■ Task to carry out:
Write out, word for word, the first line of the data below and every line after it through the one containing "const BOTTOM = -82;".

■ Input:

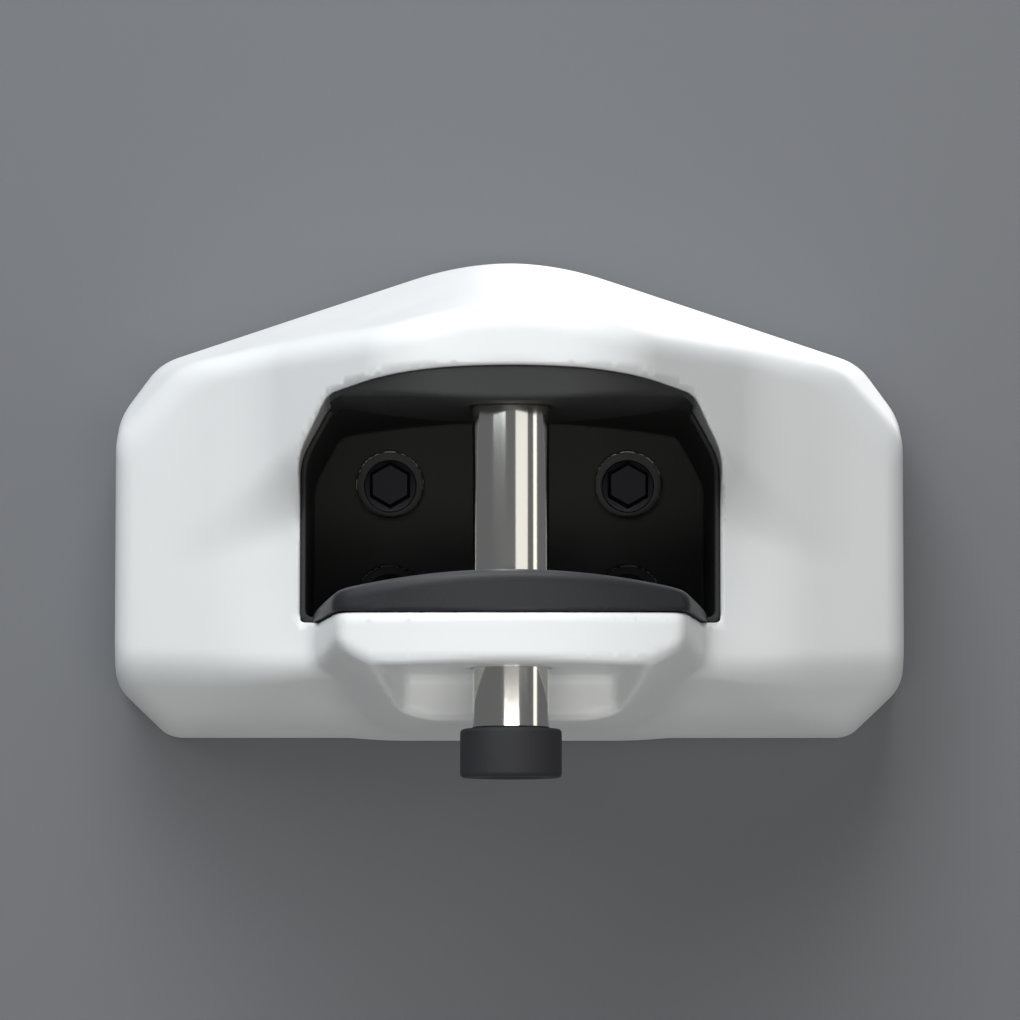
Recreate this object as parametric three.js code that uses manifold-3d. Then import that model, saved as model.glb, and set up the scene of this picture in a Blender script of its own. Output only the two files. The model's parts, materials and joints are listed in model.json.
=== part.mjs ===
// A locking wall rack for one bicycle, in millimetres.
// X runs along the wall, Z is up, and Y points into the wall: a place's "depth" is its distance from the
// wall, so Y = -depth. The origin is the middle of the wall face, level with the middle of the bolt pattern.
// A white moulded cover hides a steel back plate with two brackets. A polished pin slides up through the
// lower bracket's collar and into the upper bracket's socket, and closes the gap that the tube lies in.
import * as THREE from "three";
import { ConvexGeometry } from "three/addons/geometries/ConvexGeometry.js";
import { mergeVertices } from "three/addons/utils/BufferGeometryUtils.js";
import Module from "manifold-3d";

const wasm = await Module();
wasm.setup();

// ---- Driving dimensions ----

const GAP = 0.3; // between pieces that touch
const BEYOND = 40; // how far a cutting shape runs past what it cuts
const OVERLAP = 1; // how far joined or cutting shapes run into each other

// The cover's outline on the wall
const HALF_WIDTH = 163;
const TOP = 117;
const CROWN_HALF = 19; // half of the short flat top between the two roof slopes
const SHOULDER = { x: 146.5, z: 74 }; // where each roof slope ends
const SIDE_TOP = 51.5;
const SIDE_BOTTOM = -62;
const CORNER_X = 142.5;
const BOTTOM = -82;

// The cover's depths
const WALL = 4; // thickness of the moulding
const RIM_DEPTH = 30; // the straight rim before the chamfers begin
const WING_DEPTH = 124; // wing front beside the opening
const WING_BEND = { x: 105, depth: 114 };
const SIDE_DEPTH = 60; // wing front at the outer edges
const CHAMFER = 20;

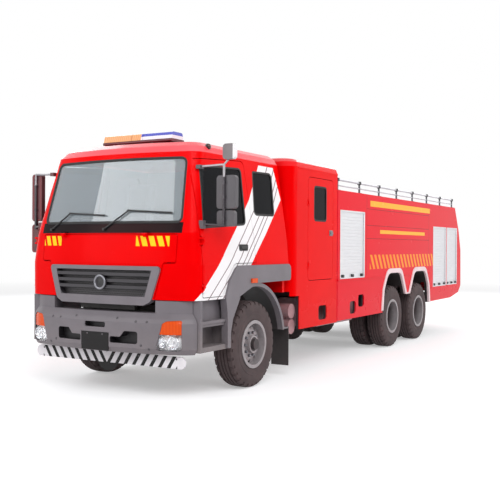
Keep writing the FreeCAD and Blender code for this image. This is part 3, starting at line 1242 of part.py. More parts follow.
def save_body():
    """Panels of the equipment body: sides, floor, deck, end walls, shutters, mudguards and rails."""
    whole = prism_x(tail_profile(0), -BODY_HALF, BODY_HALF)
    side_x = BODY_HALF - BODY_WALL
    side = prism_x(tail_profile(0), side_x, BODY_HALF)
    cutters = [prism_x(arch_outline(0), side_x - 1, BODY_HALF + 1)]
    for y0, y1, z0, z1 in shutter_bays():
        cutters.append(box(side_x - 1, BODY_HALF + 1, y0, y1, z0, z1))
    for y0, z0 in ((BODY_FRONT + 460, 690), (BODY_FRONT + 785, 775)):
        cutters.append(prism_x(rect(y0, y0 + 230, z0, z0 + 190, 50), side_x - 1, BODY_HALF + 1))
    side = cut_all(side, cutters)
    ledge = box(BODY_HALF, BODY_HALF + 14, BODY_FRONT, LOCKER_SEAM, SHUTTER_LOW - 40, SHUTTER_LOW - 16)
    ledge = ledge.cut(prism_x(arch_outline(100), BODY_HALF - 1, BODY_HALF + 20))
    side = fused([side] + ledge.Solids)
    save("body_sides", both(side))

    inner = prism_x(tail_profile(BODY_WALL), -side_x + SEAT_GAP, side_x - SEAT_GAP)
    band = whole.common(box(-side_x + SEAT_GAP, side_x - SEAT_GAP, BODY_FRONT, TAIL, BODY_FLOOR,
                            BODY_DECK)).cut(inner)
    deck_cut = BODY_DECK - BODY_WALL
    deck = band.common(box(-WIDE, WIDE, BODY_FRONT, TAIL, deck_cut + SEAT_GAP, BODY_DECK))
    hatches = [Part.makeCylinder(260, 26, V(0, y, BODY_DECK)) for y in (BOGIE - 1100, BOGIE + 500)]
    pad_y = BODY_FRONT + 520
    pad = box(-170, 170, pad_y - 170, pad_y + 170, BODY_DECK, BODY_DECK + PAD_H)
    save("body_deck", fused([deck, pad] + hatches))
    front_wall = band.common(box(-WIDE, WIDE, BODY_FRONT, BODY_FRONT + BODY_WALL, BODY_FLOOR, deck_cut))
    tail_wall = band.common(box(-WIDE, WIDE, TAIL - 900, TAIL, BODY_FLOOR, deck_cut))
    low_tail = whole.common(box(-side_x + SEAT_GAP, side_x - SEAT_GAP, TAIL - BODY_WALL - 130, TAIL, 700,
                                BODY_FLOOR))
    low_tail = low_tail.cut(prism_x(tail_profile(BODY_WALL), -WIDE, WIDE))
    tail_wall = fused([tail_wall, low_tail])
    tail_wall = tail_wall.cut(box(-REAR_DOOR_HALF, REAR_DOOR_HALF, TAIL - 200, TAIL + 1, REAR_DOOR_LOW,
                                  REAR_DOOR_HIGH))
    save("body_ends", [front_wall, tail_wall])

    save_body_floor(side_x)
    shutters = []
    for y0, y1, z0, z1 in shutter_bays():
        gap = SEAT_GAP
        shutters += both(slatted(y0 + gap, y1 - gap, z0 + gap, z1 - gap, BODY_HALF - SHUTTER_INSET))
    rear = slatted(-REAR_DOOR_HALF + SEAT_GAP, REAR_DOOR_HALF - SEAT_GAP, REAR_DOOR_LOW + SEAT_GAP,
                   REAR_DOOR_HIGH - SEAT_GAP, 0)
    rear.rotate(V(0, 0, 0), V(0, 0, 1), 90)
    rear.translate(V(0, TAIL - 36, 0))
    save("shutters", shutters + [rear])
    save("rear_mudguards", both(rear_mudguard(side_x)))
    save("roof_rails", both(roof_rail()) + [ladder()])


def save_body_floor(side_x):
    """Floor on its bearers, which sit on the frame rails under crew cabin and body."""
    y1 = TAIL - BODY_WALL - 40
    floor = box(-side_x + SEAT_GAP, side_x - SEAT_GAP, BODY_FRONT + BODY_WALL + SEAT_GAP, y1, BODY_FLOOR,
                BODY_FLOOR + FLOOR_T)
    wheel_room = prism_x(arch_outline(16), WHEEL_BOX_X - 1, side_x + 1)
    floor = cut_all(floor, both(wheel_room))
    pieces = [floor]
    bearer_h = BODY_FLOOR - RAIL_TOP
    stations = [CREW_FRONT + 300, CREW_BACK - 120, BODY_FRONT + 300, BODY_FRONT + 1100, AXLE_R + 900,
                TAIL - 900,
                TAIL - 300]
    pieces += both(box(RAIL_X - RAIL_W, RAIL_X, CREW_FRONT + 250, y1, RAIL_TOP + SEAT_GAP, BODY_FLOOR))
    for y in stations:
        reach = side_x - SEAT_GAP if y > BODY_FRONT else CREW_HALF - CREW_WALL - SEAT_GAP
        high = BODY_FLOOR if y > BODY_FRONT else BODY_FLOOR - SEAT_GAP
        pieces.append(box(-reach, reach, y - 30, y + 30, BODY_FLOOR - bearer_h + 20, high))
    save("body_floor", fused(pieces))


def rear_mudguard(side_x):
    """Left rear mudguard: a curved trough over both wheels and a pale rim on the body's side."""
    wall = 8.0
    outer_x = BODY_HALF + 14
    below = box(0, WIDE, BOGIE - 3000, BOGIE + 3000, ARCH_LOW - 10, REAR_SKIRT)
    trough = prism_x(arch_outline(wall), WHEEL_BOX_X, side_x - SEAT_GAP).cut(
        box(0, WIDE, BOGIE - 3000, BOGIE + 3000, ARCH_LOW - 10, RAIL_TOP + 20))
    lip = prism_x(arch_outline(-SEAT_GAP), side_x - 20, outer_x)
    rim = prism_x(arch_outline(68), BODY_HALF + SEAT_GAP, outer_x)
    inside = prism_x(arch_outline(-wall), WHEEL_BOX_X - 1, outer_x + 1)
    return cut_all(fused([trough, lip, rim]), [inside, below])


def roof_rail():
    """Left roof rail: posts on feet, a top tube and a middle tube."""
    x = BODY_HALF - 60
    pieces = [rod(V(x, RAIL_FIRST, ROOF_RAIL_Z), V(x, RAIL_LAST, ROOF_RAIL_Z), RAIL_TUBE_R)]
    pieces.append(rod(V(x, RAIL_FIRST, ROOF_RAIL_Z - 85), V(x, RAIL_LAST, ROOF_RAIL_Z - 85), 11))
    for index in range(RAIL_POSTS):
        y = RAIL_FIRST + (RAIL_LAST - RAIL_FIRST) * index / (RAIL_POSTS - 1)
        pieces.append(rod(V(x, y, BODY_DECK + SEAT_GAP), V(x, y, ROOF_RAIL_Z), 15))
        pieces.append(box(x - 35, x + 35, y - 35, y + 35, BODY_DECK + SEAT_GAP, BODY_DECK + 8))
        pieces.append(box(x - 24, x + 24, y - 24, y + 24, ROOF_RAIL_Z - 24, ROOF_RAIL_Z + 24))
    return fused(pieces)


def ladder():
    """Ladder up the leaning part of the tail, on the right, with hooked tops over the deck."""
    stiles = []
    for x in (LADDER_X - 170, LADDER_X + 170):
        points = [
            V(x, TAIL - 60, 1500), V(x, TAIL + LADDER_OUT, 1500), V(x, TAIL + LADDER_OUT, 1640),
            V(x, TAIL - 395, BODY_DECK + 60), V(x, TAIL - 560, BODY_DECK + 60),
            V(x, TAIL - 560, BODY_DECK - 20)]
        stiles.append(tube_run(points, LADDER_R))
    rungs = []
    for share in (0.02, 0.24, 0.46, 0.68, 0.9):
        y = TAIL + LADDER_OUT - share * 437
        z = 1640 + share * (BODY_DECK + 60 - 1640)
        rungs.append(rod(V(LADDER_X - 170, y, z), V(LADDER_X + 170, y, z), 12))
    return off_tail(fused(stiles + rungs))


def off_tail(shape):
    """A fitting trimmed to sit on the equipment body's skin."""
    return shape.cut(prism_x(tail_profile(-SEAT_GAP), -BODY_HALF, BODY_HALF))


def tail_lamp():
    """Left tail lamp cluster on the tail panel."""
    return off_tail(box(BODY_HALF - 290, BODY_HALF - 130, TAIL - 40, TAIL + 26, 960, 1280))


# ---------------------------------------------------------------- build
os.makedirs("parts", exist_ok=True)
save_wheels()
save_chassis()
save_running_gear()
save("knuckle_left", knuckle())
save("knuckle_right", mirrored(knuckle()))
save_cab()
save_front_end()
save("mirror_left", mirror_left())
save("mirror_right", mirrored(mirror_right()))
save_cab_inside()
save_crew_cabin()
save_body()
print("length", round(LENGTH), "axles", round(AXLE_F), round(AXLE_M), round(AXLE_R))
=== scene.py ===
# %% [markdown]
# # A six-wheel fire truck, dressed in Blender
# The truck's solid parts come from a CAD model as a fixed frame: cab, crew cabin, equipment body,
# chassis and wheels, each already in its place and on its own moving body. This lesson gives every
# part a worked finish and adds what the CAD model leaves out: tyre tread, window seals, lamps,
# handles, cushions and small trim. Lengths are in metres, +Z is up and the truck faces -Y.

# %% Load the frame and measure it
import math

import bmesh
import bpy
from mathutils import Matrix, Vector


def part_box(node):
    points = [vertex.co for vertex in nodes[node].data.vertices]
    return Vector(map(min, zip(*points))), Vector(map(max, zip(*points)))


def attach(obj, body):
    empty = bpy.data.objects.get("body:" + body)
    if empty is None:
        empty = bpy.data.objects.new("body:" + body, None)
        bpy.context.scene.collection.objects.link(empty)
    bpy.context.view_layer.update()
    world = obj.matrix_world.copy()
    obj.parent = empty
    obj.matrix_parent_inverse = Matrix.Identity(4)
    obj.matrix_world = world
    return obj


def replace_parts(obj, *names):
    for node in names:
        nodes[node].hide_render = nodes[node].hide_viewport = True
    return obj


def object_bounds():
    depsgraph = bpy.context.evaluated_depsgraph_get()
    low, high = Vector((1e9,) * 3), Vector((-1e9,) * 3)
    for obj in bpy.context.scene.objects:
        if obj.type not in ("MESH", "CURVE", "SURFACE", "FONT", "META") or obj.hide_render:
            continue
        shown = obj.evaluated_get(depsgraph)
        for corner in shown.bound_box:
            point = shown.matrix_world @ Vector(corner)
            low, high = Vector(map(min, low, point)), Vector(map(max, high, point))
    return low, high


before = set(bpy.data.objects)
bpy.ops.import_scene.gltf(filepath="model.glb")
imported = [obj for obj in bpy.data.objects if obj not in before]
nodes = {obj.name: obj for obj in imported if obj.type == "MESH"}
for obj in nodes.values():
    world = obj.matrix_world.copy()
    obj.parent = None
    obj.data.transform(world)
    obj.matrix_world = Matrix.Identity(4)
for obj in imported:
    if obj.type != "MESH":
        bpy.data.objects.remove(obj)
CAD_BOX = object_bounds()
NOSE = CAD_BOX[0][1]
FACE = NOSE + 0.100
SIDES = ((1, "left"), (-1, "right"))
WHEELS = [(place + "_" + word, side, plural)
          for place, plural in (("front", ""), ("middle", "s"), ("rear", "s")) for side, word in SIDES]
print("CAD box", CAD_BOX, "nodes", len(nodes))


# %% [markdown]
# ## Camera
# The view is from the truck's front left, low, at about a driver's eye height. A camera could be
# aimed with a Track To constraint, but a level with a small roll is easier to write as three axes:
# right, up and back. The lens is a mild telephoto, so parallel edges stay nearly parallel.

# %% Camera
def aim_camera(place, yaw, pitch, roll, lens):
    """Camera at a place, turned by yaw from +Y towards -X, then pitched and rolled, in degrees."""
    yaw, pitch, roll = (math.radians(turn) for turn in (yaw, pitch, roll))
    ahead = Vector((-math.sin(yaw) * math.cos(pitch), math.cos(yaw) * math.cos(pitch), math.sin(pitch)))
    level = Vector((math.cos(yaw), math.sin(yaw), 0.0))
    above = level.cross(ahead)
    right = level * math.cos(roll) + above * math.sin(roll)
    up = above * math.cos(roll) - level * math.sin(roll)
    bpy.ops.object.camera_add(location=place)
    camera = bpy.context.object
    camera.matrix_world = Matrix.Translation(place) @ Matrix((right, up, -ahead)).transposed().to_4x4()
    camera.data.lens = lens
    camera.data.sensor_width = 36.0
    camera.data.clip_end = 200.0
    bpy.context.scene.camera = camera
    return camera


camera = aim_camera(Vector((6.078, FACE - 7.018, 1.708)), 30.37, -0.28, 0.37, 57.8)
print("camera at", tuple(round(v, 3) for v in camera.location))


# %% [markdown]
# ## Shader maths
# A pattern on paint is a sum of small tests on position, such as "left of this line and above that
# one". Wiring each as nodes by hand is slow to read, so a small class wraps one output socket and
# gives it Python's operators. Each operation on it adds one Math node.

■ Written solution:
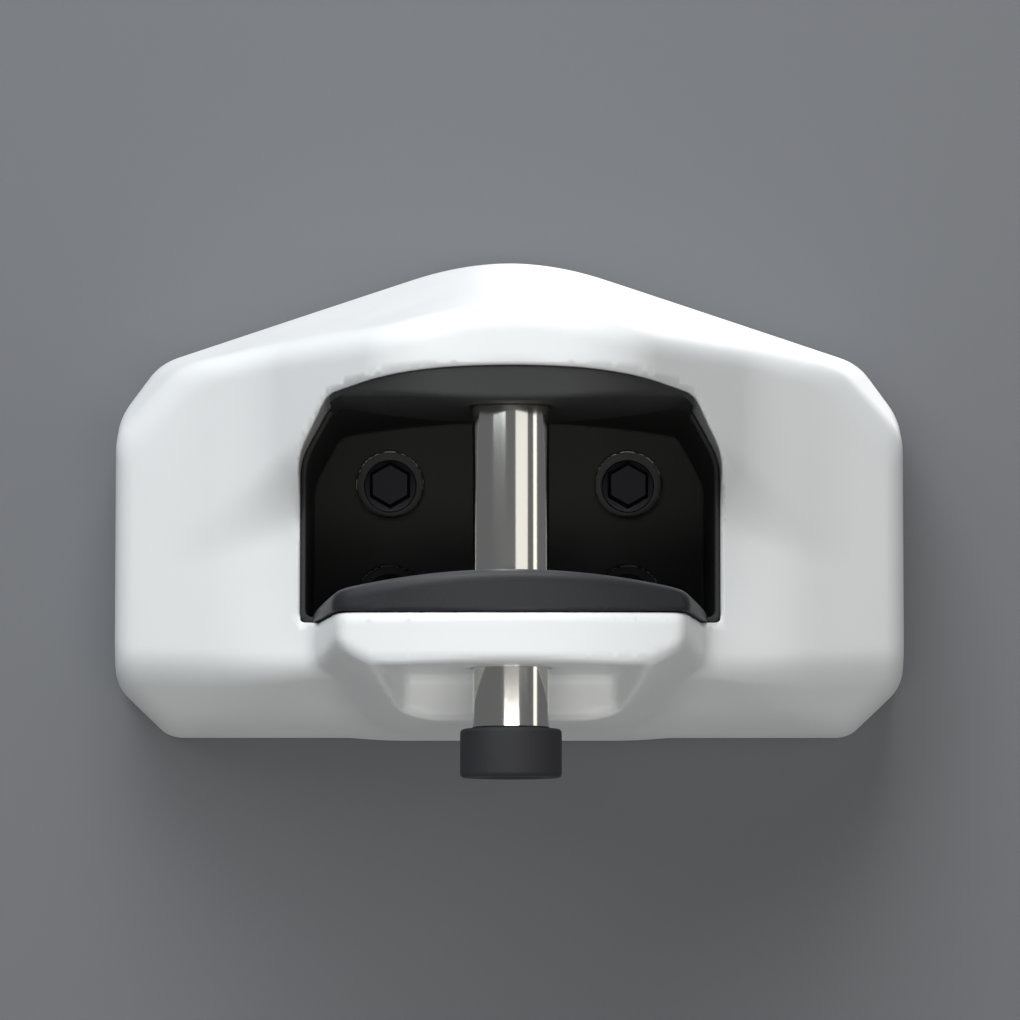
Recreate this object as parametric three.js code that uses manifold-3d. Then import that model, saved as model.glb, and set up the scene of this picture in a Blender script of its own. Output only the two files. The model's parts, materials and joints are listed in model.json.
=== part.mjs ===
// A locking wall rack for one bicycle, in millimetres.
// X runs along the wall, Z is up, and Y points into the wall: a place's "depth" is its distance from the
// wall, so Y = -depth. The origin is the middle of the wall face, level with the middle of the bolt pattern.
// A white moulded cover hides a steel back plate with two brackets. A polished pin slides up through the
// lower bracket's collar and into the upper bracket's socket, and closes the gap that the tube lies in.
import * as THREE from "three";
import { ConvexGeometry } from "three/addons/geometries/ConvexGeometry.js";
import { mergeVertices } from "three/addons/utils/BufferGeometryUtils.js";
import Module from "manifold-3d";

const wasm = await Module();
wasm.setup();

// ---- Driving dimensions ----

const GAP = 0.3; // between pieces that touch
const BEYOND = 40; // how far a cutting shape runs past what it cuts
const OVERLAP = 1; // how far joined or cutting shapes run into each other

// The cover's outline on the wall
const HALF_WIDTH = 163;
const TOP = 117;
const CROWN_HALF = 19; // half of the short flat top between the two roof slopes
const SHOULDER = { x: 146.5, z: 74 }; // where each roof slope ends
const SIDE_TOP = 51.5;
const SIDE_BOTTOM = -62;
const CORNER_X = 142.5;
const BOTTOM = -82;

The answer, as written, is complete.